Dioury, a 1995 graduate in Spanish and French, advises students academicallyčand sometimes emotionally. She said her knowledge of the school gives her a big advantage.

“Understanding learning in the Hamline way has helped tremendously with this position,” she said. “It helps in understanding the curriculum and understanding why things are the way they are. Some people may not understand why there have or have not been changes made to the curriculum, so that helps to know where they’re coming from.”

Howard graduated from Hamline in 2002 with a degree in criminal justice. When she came back to work as a patrol officer, partially because of free graduate school and “killer” benefits, she instantly saw the pros of being an alumna. “I lot of times someone will come in and be unhappy about Hamline,” Howard said. “I tell them, ‘You want stories about Hamline? It’s like that at any school. Trust me.’ You know that whole thing, ‘I can feel your pain?’ Well, I really can feel your pain. I remember not having a parking permit.

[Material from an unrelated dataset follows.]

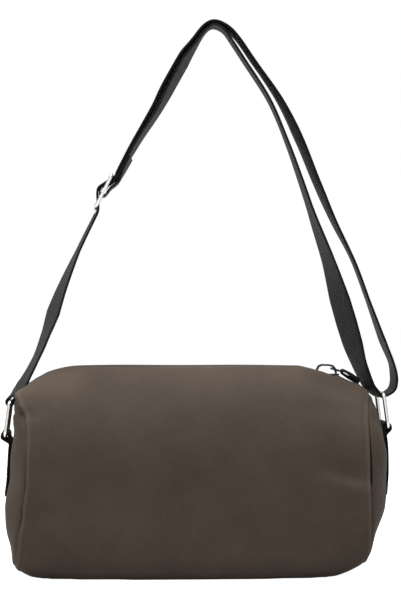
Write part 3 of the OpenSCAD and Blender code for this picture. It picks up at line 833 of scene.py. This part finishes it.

I remember the noise of living in Drew.”

Davies feels his advantage comes from a familiarity with the type of students at Hamline.

“The majority of Hamline students are still really from this region, and they don’t have a great deal of experience thinking about international issues,” said Davies, a native of the Twin Cities. “I was from that kind of a background, but I had to opportunity here to live abroad for six years. I’ve had those similar experiences.”

In the years since he graduated, Davies said he’s concerned that the university has remained “parochial.”

“I’m really surprised that more people don’t want to study abroad,” he said. “When I was a student, it was almost assumed that you’d go abroad. I got the feeling we were regional, but we were aggressively trying to learn about the global context of an education. Now, it’s either a smaller percentage or the same percentage.”

Howard noted some of the more positive changes at Hamline in the five years since she wore her cap and gown. As a first-year, she said she suffered from food poisoning three times from the dining hall, which kept her from going back throughout the rest of her time at Hamline.

“Then I came back (to work here) they give us these little ‘free lunch at Sorin’ cards, so I stopped in there one day,” she said. “I was like, ‘Wow. I can make my own sandwiches and there are vegan and vegetarian options that even meat-eaters would eat.’”

None of them say they have any second thoughts about rejoining the Hamline community.

“I think it was very important for me to leave first,” Dioury said. “Had I stayed on after graduation, I probably would have gone insane much quicker, and said ‘It is time for me to move on.’ But having left, I worked a bunch of jobs and traveled quite a bit, and I realized I wanted to come back. So I feel I was more ready to come back.”

“I have always thought Hamline was a good place. I’ve never regretted my time here.”